Law as a Network Standard

Dan L. Burk
Oppenheimer, Wolff & Donnelly Professor
University of Minnesota Law School

Abstract

To a greater extent than any previous communications medium, the Internet facilitates the interconnection of potentially incompatible legal regimes. The movement of information between jurisdictions invites conflicting applications of local regulations over advertising, intellectual property, hate speech, personal data, and other communicative content. Understanding the role of the Internet in this context is crucial to understanding the phenomenon of transborder information exchanges, as the Internet both forms an active conduit for much of this information flow, and provides a case study for understanding information flows outside the specific context of the network.

In this paper, I shall discuss two related models implicated by in the argument for international regulation. I argue that Internet regulation at an international level may be conceived as a standards-setting problem, presenting at a multi-national level the same dangers and benefits of uniformity, competition, and strategic behavior familiar from analyses of technical standards-setting. This approach arises in turn from the conceptualization of law as a product, and from potential for interchanging law and technology as regulatory methods.
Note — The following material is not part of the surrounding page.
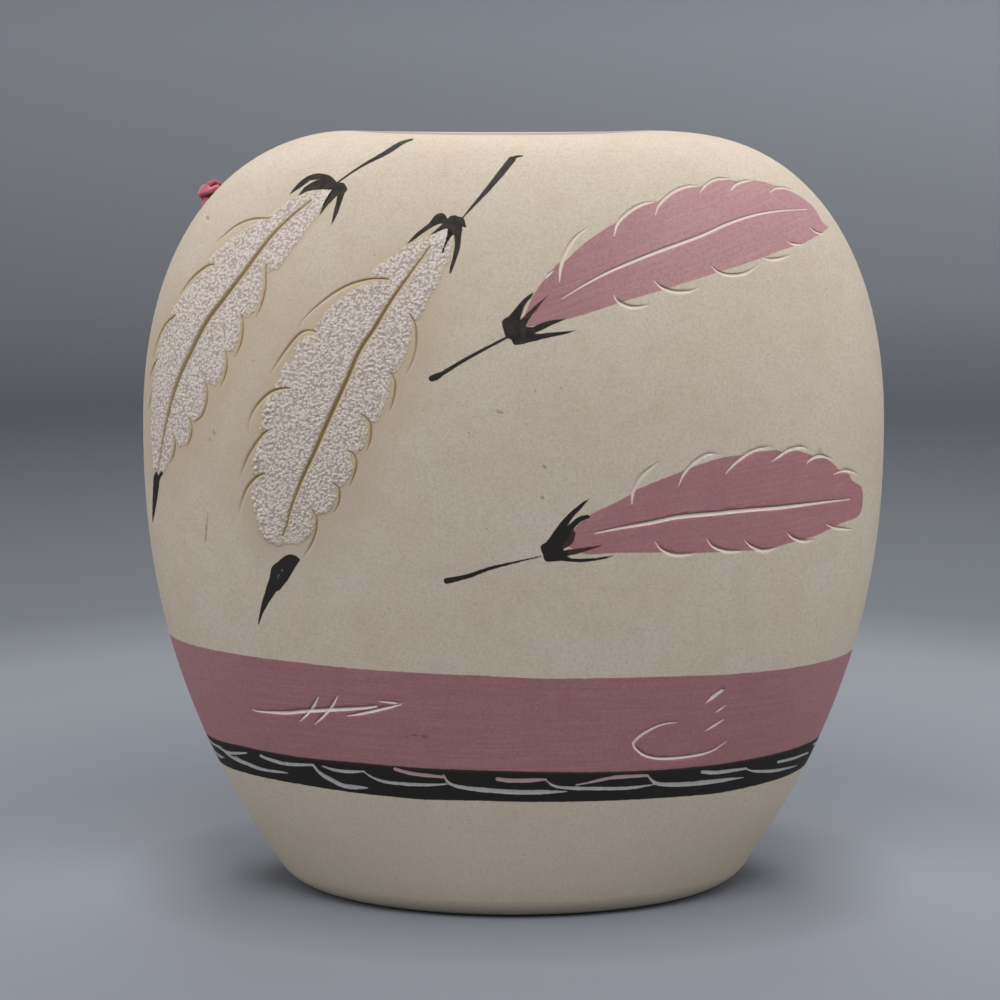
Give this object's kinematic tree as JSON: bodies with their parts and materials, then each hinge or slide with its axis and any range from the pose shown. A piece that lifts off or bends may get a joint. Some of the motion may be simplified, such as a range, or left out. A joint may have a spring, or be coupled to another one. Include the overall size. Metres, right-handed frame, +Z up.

Thus the study of interjurisdictional competition, and interjurisdictional conflict occasioned by the Internet leads to a broader result in the equation of law with interoperable technical standards, and a confluence of previously divergent strands of social scholarship. Legal scholars have previously suggested and extensively explored the interchangeability of law and of technological constraints in achieving social policy objectives. Students of technological meaning have long held that technology comprises reified norms. At the same time, law is largely the formal statement of those norms. The normative meanings of these two cultural artifacts interact in a complex relationship, both re-shaping and reinforcing one another. And this conceptualization of law is in some sense the logical endpoint of the economic approach conceiving law as a product: if law is an economic good that competes with similar goods from other producers, so too is law a product that interoperates with similar products from other producers, as well as with other systems of complementary or competing products, even if they take the form of technological standards.